**EXERCISE DETAILS**
Copy out all of the material exactly.

** START INFORMATION PROVIDED **

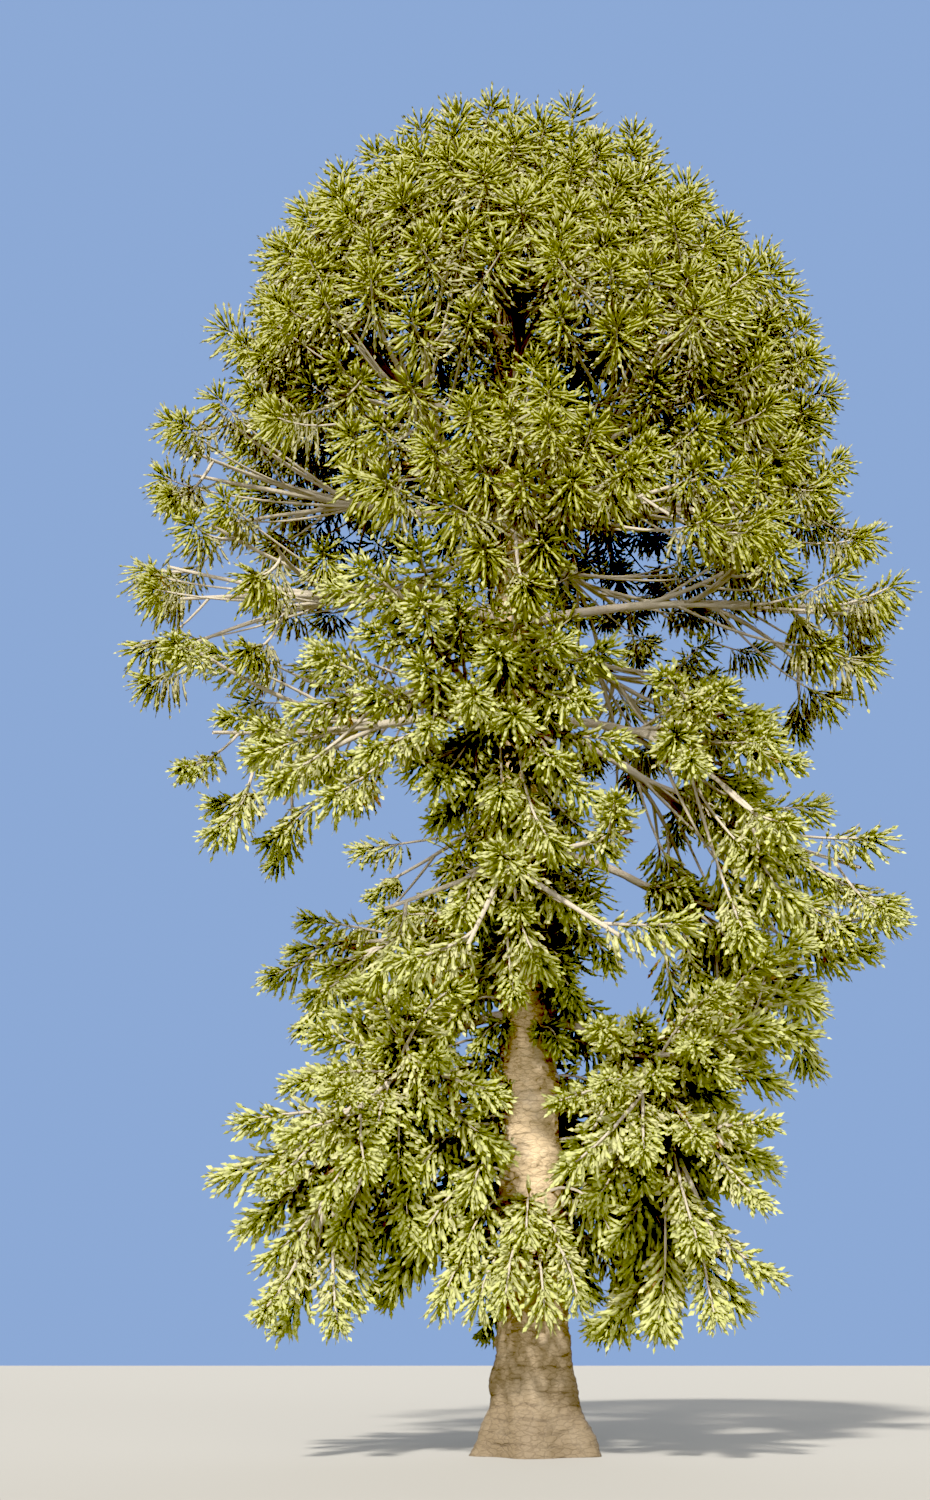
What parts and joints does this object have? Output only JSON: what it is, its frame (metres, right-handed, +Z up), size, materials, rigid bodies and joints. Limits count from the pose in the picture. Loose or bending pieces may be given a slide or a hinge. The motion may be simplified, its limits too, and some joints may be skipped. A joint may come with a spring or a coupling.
{
  "type": "bunya pine tree",
  "caption": "Tall evergreen conifer with a straight flared trunk, long bare limbs and a domed crown of rope-like leafy sprays, rooted in level ground.",
  "frame": {"origin": "middle of the flat cut under the trunk, at ground level", "axes": "+Z up along the trunk, -Y towards the viewer of the picture, +X to the viewer's right"},
  "size_m": [18.5758, 18.3276, 29.9234],
  "materials": {
    "bark": "rough grey-brown bark with level ring cracks and flaking plates",
    "bough_bark": "pale grey-tan bark with ring scars",
    "foliage": "stiff glossy dark to yellow-green leaves"
  },
  "bodies": {
    "root": {"trunk": "bark", "bough_apron_1": "bough_bark", "bough_apron_2": "bough_bark", "bough_apron_3": "bough_bark", "bough_lower_1": "bough_bark", "bough_lower_2": "bough_bark", "bough_lower_3": "bough_bark", "bough_lower_4": "bough_bark", "bough_lower_5": "bough_bark", "bough_middle_1": "bough_bark", "bough_middle_2": "bough_bark", "bough_middle_3": "bough_bark", "bough_middle_4": "bough_bark", "bough_middle_5": "bough_bark", "bough_shoulder_1": "bough_bark", "bough_shoulder_2": "bough_bark", "bough_shoulder_3": "bough_bark", "bough_shoulder_4": "bough_bark", "bough_shoulder_5": "bough_bark", "bough_skirt_1": "bough_bark", "bough_skirt_2": "bough_bark", "bough_skirt_3": "bough_bark", "bough_upper_1": "bough_bark", "bough_upper_2": "bough_bark", "bough_upper_3": "bough_bark", "bough_upper_4": "bough_bark", "bough_upper_5": "bough_bark", "bough_upper_6": "bough_bark", "foliage_apron_1": "foliage", "foliage_apron_2": "foliage", "foliage_apron_3": "foliage", "foliage_crest_1": "foliage", "foliage_crest_2": "foliage", "foliage_crest_3": "foliage", "foliage_crest_4": "foliage", "foliage_lower_1": "foliage", "foliage_lower_2": "foliage", "foliage_lower_3": "foliage", "foliage_lower_4": "foliage", "foliage_lower_5": "foliage", "foliage_middle_1": "foliage", "foliage_middle_2": "foliage", "foliage_middle_3": "foliage", "foliage_middle_4": "foliage", "foliage_middle_5": "foliage", "foliage_shoulder_1": "foliage", "foliage_shoulder_2": "foliage", "foliage_shoulder_3": "foliage", "foliage_shoulder_4": "foliage", "foliage_shoulder_5": "foliage", "foliage_skirt_1": "foliage", "foliage_skirt_2": "foliage", "foliage_skirt_3": "foliage", "foliage_top": "foliage", "foliage_upper_1": "foliage", "foliage_upper_2": "foliage", "foliage_upper_3": "foliage", "foliage_upper_4": "foliage", "foliage_upper_5": "foliage", "foliage_upper_6": "foliage"}
  },
  "joints": []
}
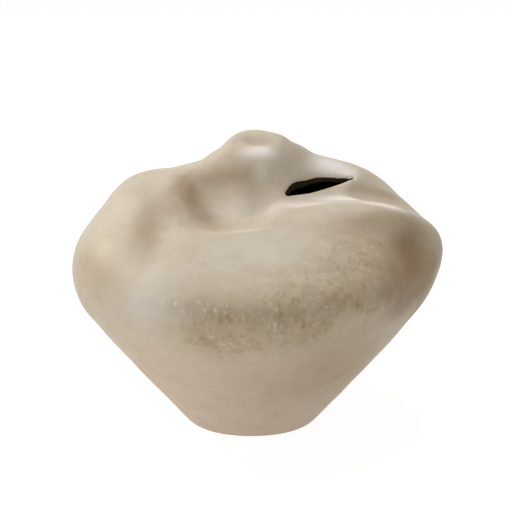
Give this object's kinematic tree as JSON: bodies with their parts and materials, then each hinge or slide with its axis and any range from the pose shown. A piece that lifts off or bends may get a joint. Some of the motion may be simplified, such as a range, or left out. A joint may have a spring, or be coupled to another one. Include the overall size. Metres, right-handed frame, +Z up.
{
  "type": "pillow vase",
  "caption": "Low rounded stoneware vase with a closed, paddled top, a slot-shaped mouth in a fold, a small nub and a narrow foot, for dry or fresh stems.",
  "frame": {"origin": "on the surface that the vase stands on, below the middle of its belly", "axes": "+Z up, +X to the right along the slot when the vase is seen from its front, +Y to the back"},
  "size_m": [0.2807, 0.2769, 0.2247],
  "materials": {
    "glazed_clay": "satin-matt sand glaze with fine brown speckle",
    "bare_clay": "unglazed fired stoneware",
    "felt": "pressed wool felt"
  },
  "bodies": {
    "root": {"base_slab": "bare_clay", "lower_wall": "glazed_clay", "pillow_top": "glazed_clay", "closing_button": "glazed_clay", "felt_disc": "felt"}
  },
  "joints": []
}
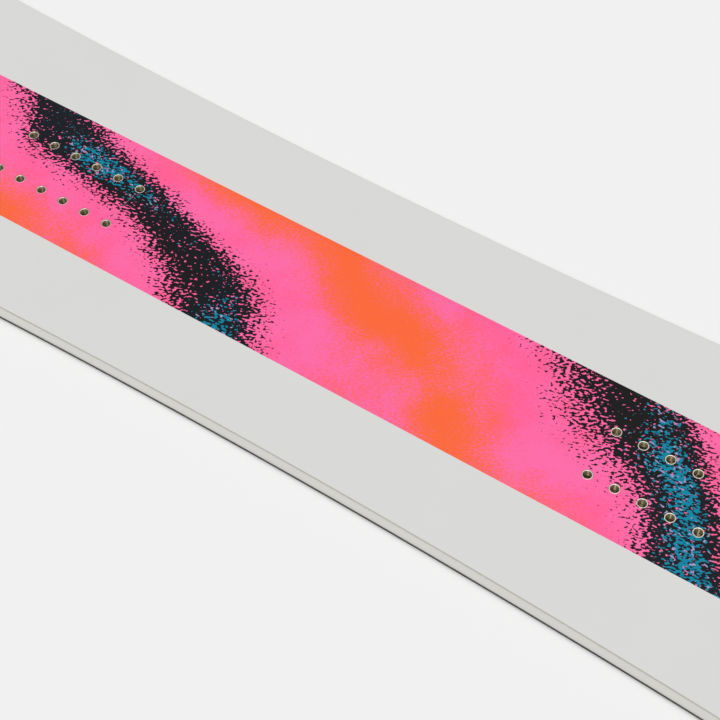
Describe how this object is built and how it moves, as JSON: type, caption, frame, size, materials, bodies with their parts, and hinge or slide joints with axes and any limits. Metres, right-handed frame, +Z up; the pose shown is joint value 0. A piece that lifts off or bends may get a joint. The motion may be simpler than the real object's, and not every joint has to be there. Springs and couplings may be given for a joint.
{
  "type": "snowboard",
  "caption": "Bare twin-tip snowboard of laminated layers with steel edges and threaded inserts for two bindings.",
  "frame": {"origin": "on the floor under the middle of the board, at the centre of its outline", "axes": "+X from nose to tail, +Y to the toe edge, +Z up out of the deck"},
  "size_m": [1.438, 0.2894, 0.0481],
  "materials": {
    "topsheet": "satin printed nylon, pale grey with a coloured centre band",
    "sidewall_plastic": "milled ABS, fine lengthwise tool marks",
    "fibreglass": "glass fibre in clear epoxy, cut edge beige",
    "poplar": "planed poplar, end-glued strips",
    "beech": "planed beech, end-glued strips",
    "foil_rubber": "thin black rubber foil",
    "edge_steel": "ground steel, fine lengthwise scratches",
    "base_plastic": "black polyethylene with fine lengthwise stone grind",
    "insert_steel": "turned stainless steel"
  },
  "bodies": {
    "root": {"topsheet": "topsheet", "upper_laminate": "fibreglass", "core_strip_centre": "poplar", "core_strip_toe_1": "beech", "core_strip_toe_2": "poplar", "core_strip_toe_3": "beech", "core_strip_toe_4": "poplar", "core_strip_toe_outer": "beech", "core_strip_heel_1": "beech", "core_strip_heel_2": "poplar", "core_strip_heel_3": "beech", "core_strip_heel_4": "poplar", "core_strip_heel_outer": "beech", "sidewall_toe": "sidewall_plastic", "sidewall_heel": "sidewall_plastic", "nose_spacer": "sidewall_plastic", "tail_spacer": "sidewall_plastic", "lower_laminate": "fibreglass", "edge_foil_toe": "foil_rubber", "edge_foil_heel": "foil_rubber", "steel_edge_toe": "edge_steel", "steel_edge_heel": "edge_steel", "base": "base_plastic", "insert_nose_toe_1": "insert_steel", "insert_nose_toe_2": "insert_steel", "insert_nose_toe_3": "insert_steel", "insert_nose_toe_4": "insert_steel", "insert_nose_toe_5": "insert_steel", "insert_nose_toe_6": "insert_steel", "insert_nose_heel_1": "insert_steel", "insert_nose_heel_2": "insert_steel", "insert_nose_heel_3": "insert_steel", "insert_nose_heel_4": "insert_steel", "insert_nose_heel_5": "insert_steel", "insert_nose_heel_6": "insert_steel", "insert_tail_toe_1": "insert_steel", "insert_tail_toe_2": "insert_steel", "insert_tail_toe_3": "insert_steel", "insert_tail_toe_4": "insert_steel", "insert_tail_toe_5": "insert_steel", "insert_tail_toe_6": "insert_steel", "insert_tail_heel_1": "insert_steel", "insert_tail_heel_2": "insert_steel", "insert_tail_heel_3": "insert_steel", "insert_tail_heel_4": "insert_steel", "insert_tail_heel_5": "insert_steel", "insert_tail_heel_6": "insert_steel"}
  },
  "joints": []
}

** END INFORMATION PROVIDED **

**SOLUTION TO THIS PROBLEM**
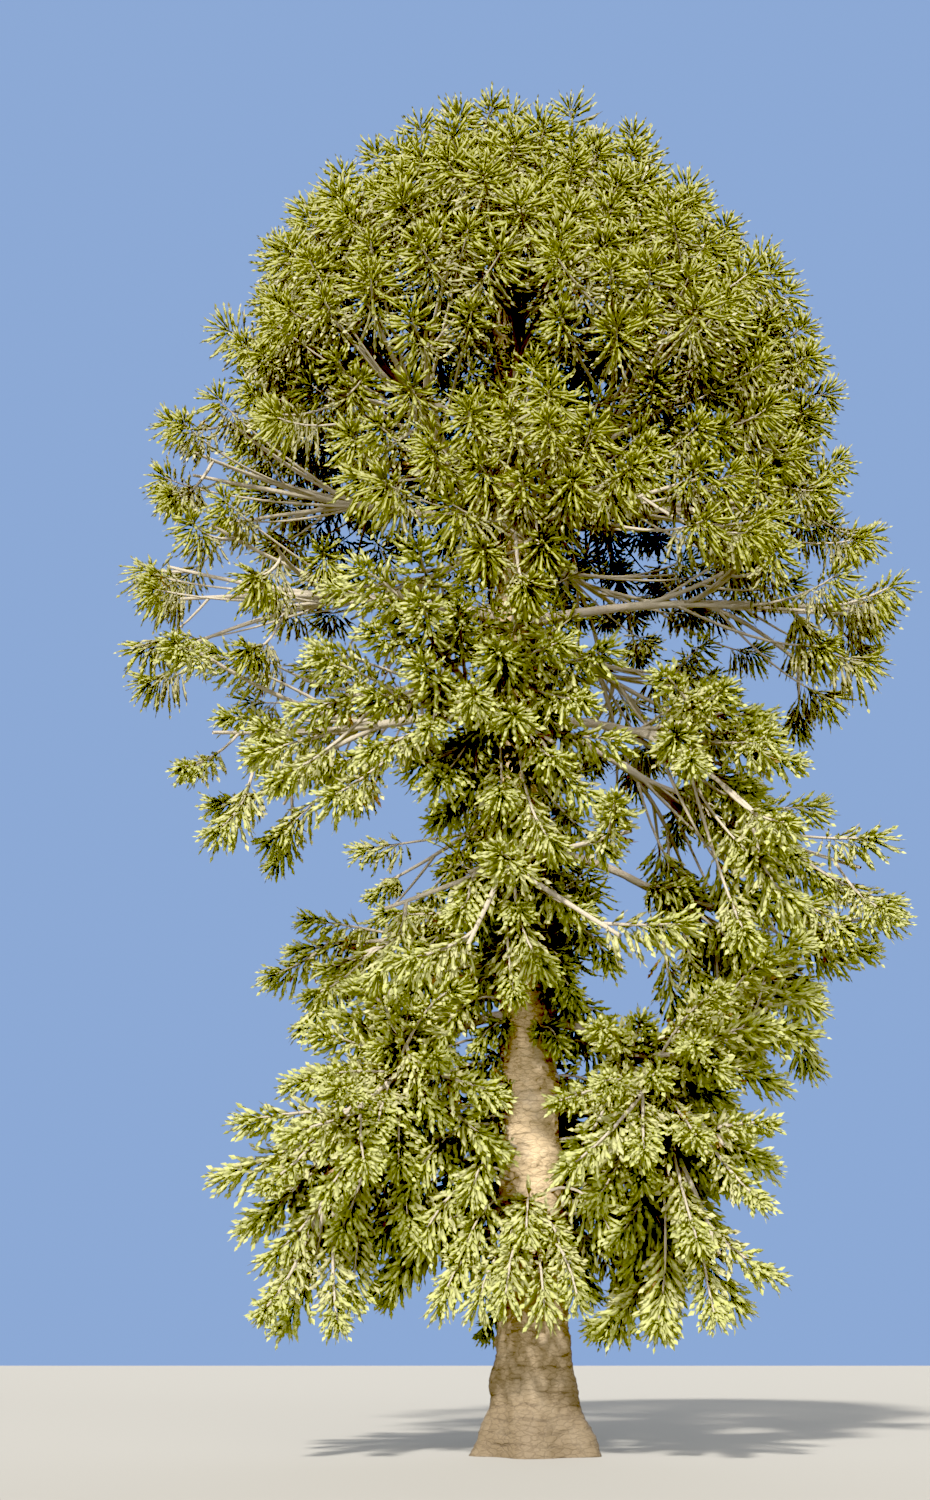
What parts and joints does this object have? Output only JSON: what it is, its frame (metres, right-handed, +Z up), size, materials, rigid bodies and joints. Limits count from the pose in the picture. Loose or bending pieces may be given a slide or a hinge. The motion may be simplified, its limits too, and some joints may be skipped. A joint may come with a spring or a coupling.
{
  "type": "bunya pine tree",
  "caption": "Tall evergreen conifer with a straight flared trunk, long bare limbs and a domed crown of rope-like leafy sprays, rooted in level ground.",
  "frame": {"origin": "middle of the flat cut under the trunk, at ground level", "axes": "+Z up along the trunk, -Y towards the viewer of the picture, +X to the viewer's right"},
  "size_m": [18.5758, 18.3276, 29.9234],
  "materials": {
    "bark": "rough grey-brown bark with level ring cracks and flaking plates",
    "bough_bark": "pale grey-tan bark with ring scars",
    "foliage": "stiff glossy dark to yellow-green leaves"
  },
  "bodies": {
    "root": {"trunk": "bark", "bough_apron_1": "bough_bark", "bough_apron_2": "bough_bark", "bough_apron_3": "bough_bark", "bough_lower_1": "bough_bark", "bough_lower_2": "bough_bark", "bough_lower_3": "bough_bark", "bough_lower_4": "bough_bark", "bough_lower_5": "bough_bark", "bough_middle_1": "bough_bark", "bough_middle_2": "bough_bark", "bough_middle_3": "bough_bark", "bough_middle_4": "bough_bark", "bough_middle_5": "bough_bark", "bough_shoulder_1": "bough_bark", "bough_shoulder_2": "bough_bark", "bough_shoulder_3": "bough_bark", "bough_shoulder_4": "bough_bark", "bough_shoulder_5": "bough_bark", "bough_skirt_1": "bough_bark", "bough_skirt_2": "bough_bark", "bough_skirt_3": "bough_bark", "bough_upper_1": "bough_bark", "bough_upper_2": "bough_bark", "bough_upper_3": "bough_bark", "bough_upper_4": "bough_bark", "bough_upper_5": "bough_bark", "bough_upper_6": "bough_bark", "foliage_apron_1": "foliage", "foliage_apron_2": "foliage", "foliage_apron_3": "foliage", "foliage_crest_1": "foliage", "foliage_crest_2": "foliage", "foliage_crest_3": "foliage", "foliage_crest_4": "foliage", "foliage_lower_1": "foliage", "foliage_lower_2": "foliage", "foliage_lower_3": "foliage", "foliage_lower_4": "foliage", "foliage_lower_5": "foliage", "foliage_middle_1": "foliage", "foliage_middle_2": "foliage", "foliage_middle_3": "foliage", "foliage_middle_4": "foliage", "foliage_middle_5": "foliage", "foliage_shoulder_1": "foliage", "foliage_shoulder_2": "foliage", "foliage_shoulder_3": "foliage", "foliage_shoulder_4": "foliage", "foliage_shoulder_5": "foliage", "foliage_skirt_1": "foliage", "foliage_skirt_2": "foliage", "foliage_skirt_3": "foliage", "foliage_top": "foliage", "foliage_upper_1": "foliage", "foliage_upper_2": "foliage", "foliage_upper_3": "foliage", "foliage_upper_4": "foliage", "foliage_upper_5": "foliage", "foliage_upper_6": "foliage"}
  },
  "joints": []
}
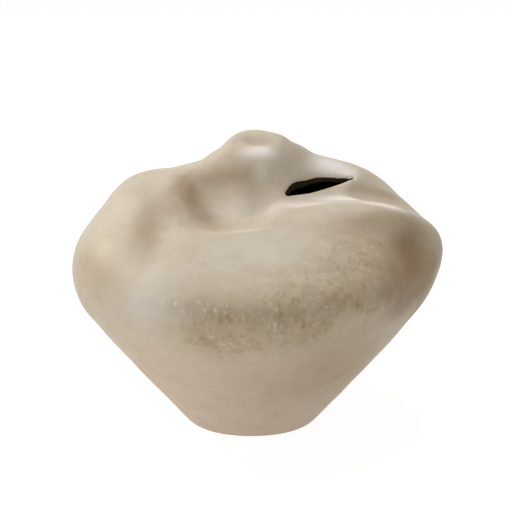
Give this object's kinematic tree as JSON: bodies with their parts and materials, then each hinge or slide with its axis and any range from the pose shown. A piece that lifts off or bends may get a joint. Some of the motion may be simplified, such as a range, or left out. A joint may have a spring, or be coupled to another one. Include the overall size. Metres, right-handed frame, +Z up.
{
  "type": "pillow vase",
  "caption": "Low rounded stoneware vase with a closed, paddled top, a slot-shaped mouth in a fold, a small nub and a narrow foot, for dry or fresh stems.",
  "frame": {"origin": "on the surface that the vase stands on, below the middle of its belly", "axes": "+Z up, +X to the right along the slot when the vase is seen from its front, +Y to the back"},
  "size_m": [0.2807, 0.2769, 0.2247],
  "materials": {
    "glazed_clay": "satin-matt sand glaze with fine brown speckle",
    "bare_clay": "unglazed fired stoneware",
    "felt": "pressed wool felt"
  },
  "bodies": {
    "root": {"base_slab": "bare_clay", "lower_wall": "glazed_clay", "pillow_top": "glazed_clay", "closing_button": "glazed_clay", "felt_disc": "felt"}
  },
  "joints": []
}
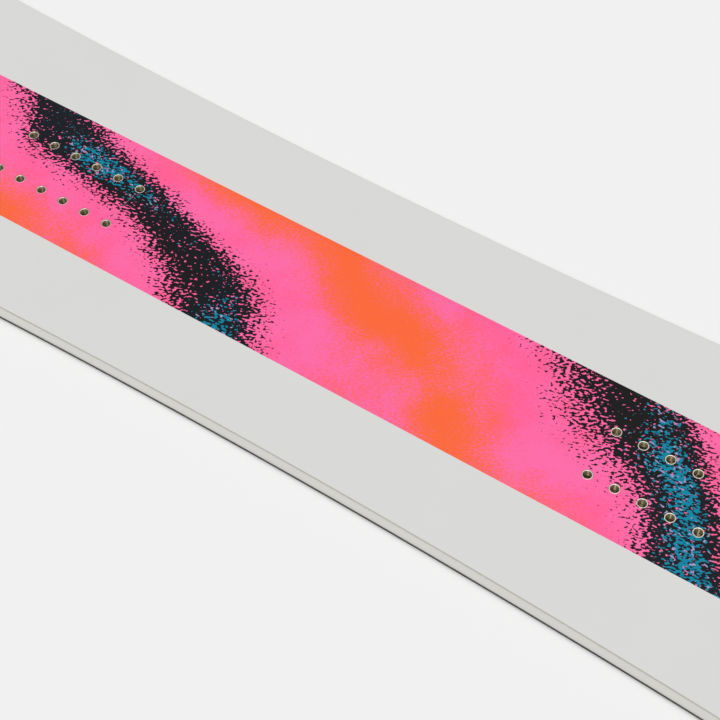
Describe how this object is built and how it moves, as JSON: type, caption, frame, size, materials, bodies with their parts, and hinge or slide joints with axes and any limits. Metres, right-handed frame, +Z up; the pose shown is joint value 0. A piece that lifts off or bends may get a joint. The motion may be simpler than the real object's, and not every joint has to be there. Springs and couplings may be given for a joint.
{
  "type": "snowboard",
  "caption": "Bare twin-tip snowboard of laminated layers with steel edges and threaded inserts for two bindings.",
  "frame": {"origin": "on the floor under the middle of the board, at the centre of its outline", "axes": "+X from nose to tail, +Y to the toe edge, +Z up out of the deck"},
  "size_m": [1.438, 0.2894, 0.0481],
  "materials": {
    "topsheet": "satin printed nylon, pale grey with a coloured centre band",
    "sidewall_plastic": "milled ABS, fine lengthwise tool marks",
    "fibreglass": "glass fibre in clear epoxy, cut edge beige",
    "poplar": "planed poplar, end-glued strips",
    "beech": "planed beech, end-glued strips",
    "foil_rubber": "thin black rubber foil",
    "edge_steel": "ground steel, fine lengthwise scratches",
    "base_plastic": "black polyethylene with fine lengthwise stone grind",
    "insert_steel": "turned stainless steel"
  },
  "bodies": {
    "root": {"topsheet": "topsheet", "upper_laminate": "fibreglass", "core_strip_centre": "poplar", "core_strip_toe_1": "beech", "core_strip_toe_2": "poplar", "core_strip_toe_3": "beech", "core_strip_toe_4": "poplar", "core_strip_toe_outer": "beech", "core_strip_heel_1": "beech", "core_strip_heel_2": "poplar", "core_strip_heel_3": "beech", "core_strip_heel_4": "poplar", "core_strip_heel_outer": "beech", "sidewall_toe": "sidewall_plastic", "sidewall_heel": "sidewall_plastic", "nose_spacer": "sidewall_plastic", "tail_spacer": "sidewall_plastic", "lower_laminate": "fibreglass", "edge_foil_toe": "foil_rubber", "edge_foil_heel": "foil_rubber", "steel_edge_toe": "edge_steel", "steel_edge_heel": "edge_steel", "base": "base_plastic", "insert_nose_toe_1": "insert_steel", "insert_nose_toe_2": "insert_steel", "insert_nose_toe_3": "insert_steel", "insert_nose_toe_4": "insert_steel", "insert_nose_toe_5": "insert_steel", "insert_nose_toe_6": "insert_steel", "insert_nose_heel_1": "insert_steel", "insert_nose_heel_2": "insert_steel", "insert_nose_heel_3": "insert_steel", "insert_nose_heel_4": "insert_steel", "insert_nose_heel_5": "insert_steel", "insert_nose_heel_6": "insert_steel", "insert_tail_toe_1": "insert_steel", "insert_tail_toe_2": "insert_steel", "insert_tail_toe_3": "insert_steel", "insert_tail_toe_4": "insert_steel", "insert_tail_toe_5": "insert_steel", "insert_tail_toe_6": "insert_steel", "insert_tail_heel_1": "insert_steel", "insert_tail_heel_2": "insert_steel", "insert_tail_heel_3": "insert_steel", "insert_tail_heel_4": "insert_steel", "insert_tail_heel_5": "insert_steel", "insert_tail_heel_6": "insert_steel"}
  },
  "joints": []
}